Peri-Khan Sofieva (Pərixan Sofiyeva, ფერიხან სოფიევა; 1884 – 1953) was the first Muslim woman elected to office.

==Biography==
Sofiyeva was born in 1884 in the Georgian town of Karajala, then part of the Georgian region of Tiflis Governorate, in the Russian Empire. She was the only girl in a family of eight. At the time of the Russian Empire, Sofia was the head of her brothers, thus gaining popularity. With the loan taken from a bank, she opened an orphanage in the village.

==Political career==
=== Independent Georgia ===
After the February 1917 Revolution, the transition from the South Caucasus began with a reform of the local governments. On 26 May 1918, Georgia declared its independence. In local elections later in the year, Sofiyeva was elected to be a councillor in Karajala. Although Sofiyeva was an active person, very little is known about her life.

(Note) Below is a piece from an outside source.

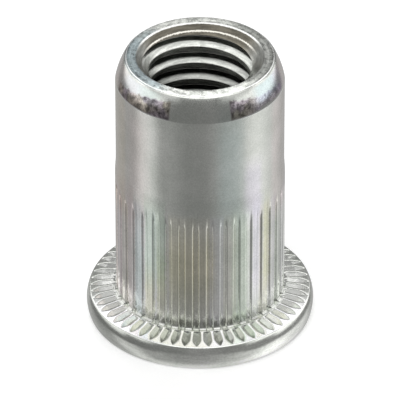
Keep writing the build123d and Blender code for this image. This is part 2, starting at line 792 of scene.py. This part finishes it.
class Graph:
    """The nodes of one material or world."""

    def __init__(self, tree: bpy.types.NodeTree) -> None:
        """Start from an empty tree."""
        self.tree = tree
        tree.nodes.clear()

    def node(self, kind: str, settings: dict[str, Any], inputs: dict[Any, Any]) -> Any:
        """Add a node.

        Args:
            kind: The node's type.
            settings: Its settings, which are set first.
            inputs: Values or links of its sockets, by name or number.

        Returns:
            The node.
        """
        node = self.tree.nodes.new(kind)
        for name, value in settings.items():
            setattr(node, name, value)
        for name, value in inputs.items():
            source = getattr(value, "socket", value)
            if isinstance(source, bpy.types.NodeSocket):
                self.tree.links.new(source, node.inputs[name])
            else:
                node.inputs[name].default_value = value
        return node

    def place(self) -> tuple[Any, Number, Number, Number]:
        """Return the object coordinates: the vector and x, y and z in metres."""
        coordinates = self.node("ShaderNodeTexCoord", {}, {})
        vector = coordinates.outputs["Object"]
        parts = self.node("ShaderNodeSeparateXYZ", {}, {0: vector})
        return (vector, *(Number(self, parts.outputs[axis]) for axis in range(3)))

    def vector(self, x: Any, y: Any, z: Any) -> Any:
        """Return a vector socket made from three numbers."""
        return self.node("ShaderNodeCombineXYZ", {}, {0: x, 1: y, 2: z}).outputs[0]

    def noise(self, vector: Any, scale: float, detail: float, rough: float) -> Number:
        """Return a noise texture's value, from 0 to 1."""
        node = self.node(
            "ShaderNodeTexNoise",
            {},
            {"Vector": vector, "Scale": scale, "Detail": detail, "Roughness": rough},
        )
        return Number(self, node.outputs[0])

    def streaks(self, x: Any, y: Any, detail: float, rough: float) -> Number:
        """Return a noise over two numbers, drawn out along the one that grows slower."""
        return self.noise(self.vector(x, y, 0.0), 1.0, detail, rough)

    def surface(self, kind: str, inputs: dict[str, Any], output: str = "Material") -> None:
        """Add a shader and link it to the output.

        Args:
            kind: The shader's type.
            inputs: Values or links of its sockets.
            output: What the tree belongs to, Material or World.
        """
        shader = self.node(f"ShaderNode{kind}", {}, inputs)
        self.node(f"ShaderNodeOutput{output}", {}, {"Surface": shader.outputs[0]})

    def seen(self) -> Number:
        """Return 1 for what the camera, the metal and glass see, 0 for other light."""
        path = self.node("ShaderNodeLightPath", {}, {})
        rays = [path.outputs[f"Is {kind} Ray"] for kind in ("Camera", "Glossy", "Transmission")]
        camera, glossy, through = (Number(self, ray) for ray in rays)
        return (camera + glossy + through).math("MINIMUM", 1.0)

    def mix(self, factor: Any, first: Any, second: Any) -> Any:
        """Return a colour socket between two colours."""
        inputs = {"Factor": factor, 6: first, 7: second}
        return self.node("ShaderNodeMix", {"data_type": "RGBA"}, inputs).outputs[2]

    def tinted(self, colour: Any, factor: Any, tint: Any) -> Any:
        """Return a colour multiplied by a tint, or by a grey, where a factor is 1."""
        if isinstance(tint, float):
            tint = (tint, tint, tint, 1.0)
        settings = {"data_type": "RGBA", "blend_type": "MULTIPLY"}
        inputs = {"Factor": factor, 6: colour, 7: tint}
        return self.node("ShaderNodeMix", settings, inputs).outputs[2]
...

=== Invasion of the Soviet Union ===
According to Rashgan Sofieva, the wife of Peri-Khan Sofieva's nephew, Sofiyeva hated the Bolsheviks and the Soviet government. Because of the Great Purge, she walked around with her old Mauser C96 pistol, after eight brothers were executed and buried in one of the common graves because they came from a rich family and were considered traitors.

=== Death ===
Sofiyeva died in 1953, victim of a heart attack after hearing of the detention of one of her nephews.